_The request_
Starting at the line that contains "left_side_panel();", reproduce each line exactly up to and including the line that contains "for body, members". Reproduce nothing else.

** Start of Given information **

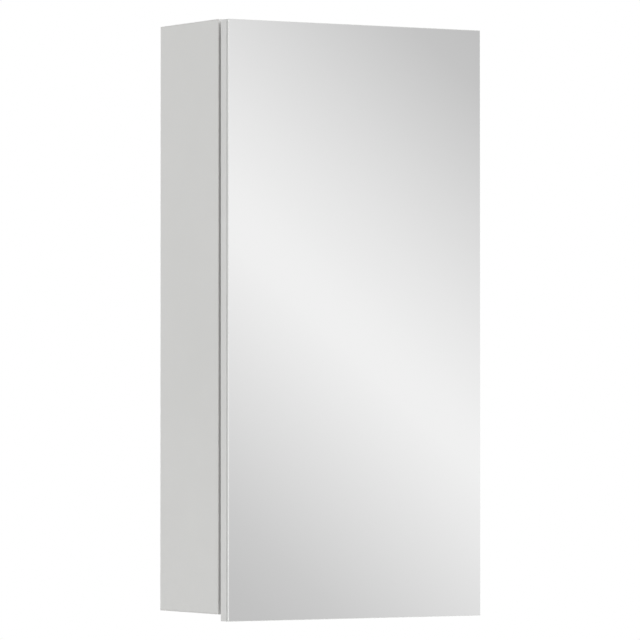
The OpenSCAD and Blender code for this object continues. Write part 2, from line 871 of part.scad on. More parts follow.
module door_bumpers() {
  x = -x_out + board_t / 2;
  color("lightgray") for (z = [door_bot + bumper_inset, door_top - bumper_inset])
    bar_y(x, door_back, z, bumper_r, door_gap - bumper_play);
}

left_side_panel();
right_side_panel();
side_edge_bands();
top_panel();
bottom_panel();
top_bottom_edge_bands();
back_panel();
back_panel_screws();
cam_bolts();
cam_locks();
cam_caps();
panel_dowels();
upper_shelf();
lower_shelf();
shelf_edge_bands();
shelf_supports();
left_hanging_bracket();
right_hanging_bracket();
bracket_screws();
upper_hinge_plate();
lower_hinge_plate();
upper_hinge_arm();
lower_hinge_arm();
hinge_plate_screws();
hinge_clamp_screws();
hinge_adjusting_screws();
door_board();
door_side_edge_bands();
door_end_edge_bands();
mirror_tape_strips();
mirror_glass();
upper_hinge_cup();
lower_hinge_cup();
hinge_pivot_pins();
hinge_cup_screws();
hinge_closing_springs();
door_bumpers();
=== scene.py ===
"""Dresses the frame of a wall-hung bathroom mirror cabinet. Metres, in the frame's axes:
X to the right along the door, Y into the wall, Z up."""

import json
import math

import bmesh
import bpy
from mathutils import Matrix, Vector

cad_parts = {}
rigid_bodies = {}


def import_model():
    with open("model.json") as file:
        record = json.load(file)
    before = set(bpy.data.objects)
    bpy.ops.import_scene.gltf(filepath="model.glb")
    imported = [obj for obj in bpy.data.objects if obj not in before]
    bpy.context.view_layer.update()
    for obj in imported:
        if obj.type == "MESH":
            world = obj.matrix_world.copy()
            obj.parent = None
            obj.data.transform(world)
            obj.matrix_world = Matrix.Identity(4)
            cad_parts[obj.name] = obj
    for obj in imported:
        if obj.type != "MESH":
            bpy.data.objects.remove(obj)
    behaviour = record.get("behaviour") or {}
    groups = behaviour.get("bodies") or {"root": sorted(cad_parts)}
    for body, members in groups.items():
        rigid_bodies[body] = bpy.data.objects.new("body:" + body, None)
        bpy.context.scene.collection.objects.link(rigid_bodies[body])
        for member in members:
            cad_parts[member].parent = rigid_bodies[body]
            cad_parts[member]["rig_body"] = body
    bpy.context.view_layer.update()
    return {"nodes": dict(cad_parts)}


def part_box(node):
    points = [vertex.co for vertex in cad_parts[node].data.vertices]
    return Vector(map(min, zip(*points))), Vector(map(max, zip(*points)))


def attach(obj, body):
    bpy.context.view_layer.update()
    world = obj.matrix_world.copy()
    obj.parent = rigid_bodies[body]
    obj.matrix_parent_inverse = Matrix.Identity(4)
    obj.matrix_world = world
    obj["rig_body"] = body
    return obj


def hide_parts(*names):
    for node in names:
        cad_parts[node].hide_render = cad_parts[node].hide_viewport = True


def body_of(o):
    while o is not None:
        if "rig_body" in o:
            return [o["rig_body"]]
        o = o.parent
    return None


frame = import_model()
scene = bpy.context.scene


# The view. The photograph was taken from left of the cabinet, at about its middle height, far
# off through a long lens that is tipped up by one degree.
camera = bpy.data.objects.new("camera", bpy.data.cameras.new("camera"))
camera.data.sensor_width = 36.0
camera.data.lens = 277.56
camera.location = (-2.6044, -4.4424, -0.3475)
camera.rotation_euler = (math.radians(91.059), 0.0, math.radians(-30.772))
scene.collection.objects.link(camera)
scene.camera = camera
scene.view_settings.view_transform = "Standard"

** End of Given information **

_Finished task_
left_side_panel();
right_side_panel();
side_edge_bands();
top_panel();
bottom_panel();
top_bottom_edge_bands();
back_panel();
back_panel_screws();
cam_bolts();
cam_locks();
cam_caps();
panel_dowels();
upper_shelf();
lower_shelf();
shelf_edge_bands();
shelf_supports();
left_hanging_bracket();
right_hanging_bracket();
bracket_screws();
upper_hinge_plate();
lower_hinge_plate();
upper_hinge_arm();
lower_hinge_arm();
hinge_plate_screws();
hinge_clamp_screws();
hinge_adjusting_screws();
door_board();
door_side_edge_bands();
door_end_edge_bands();
mirror_tape_strips();
mirror_glass();
upper_hinge_cup();
lower_hinge_cup();
hinge_pivot_pins();
hinge_cup_screws();
hinge_closing_springs();
door_bumpers();
=== scene.py ===
"""Dresses the frame of a wall-hung bathroom mirror cabinet. Metres, in the frame's axes:
X to the right along the door, Y into the wall, Z up."""

import json
import math

import bmesh
import bpy
from mathutils import Matrix, Vector

cad_parts = {}
rigid_bodies = {}


def import_model():
    with open("model.json") as file:
        record = json.load(file)
    before = set(bpy.data.objects)
    bpy.ops.import_scene.gltf(filepath="model.glb")
    imported = [obj for obj in bpy.data.objects if obj not in before]
    bpy.context.view_layer.update()
    for obj in imported:
        if obj.type == "MESH":
            world = obj.matrix_world.copy()
            obj.parent = None
            obj.data.transform(world)
            obj.matrix_world = Matrix.Identity(4)
            cad_parts[obj.name] = obj
    for obj in imported:
        if obj.type != "MESH":
            bpy.data.objects.remove(obj)
    behaviour = record.get("behaviour") or {}
    groups = behaviour.get("bodies") or {"root": sorted(cad_parts)}
    for body, members in groups.items():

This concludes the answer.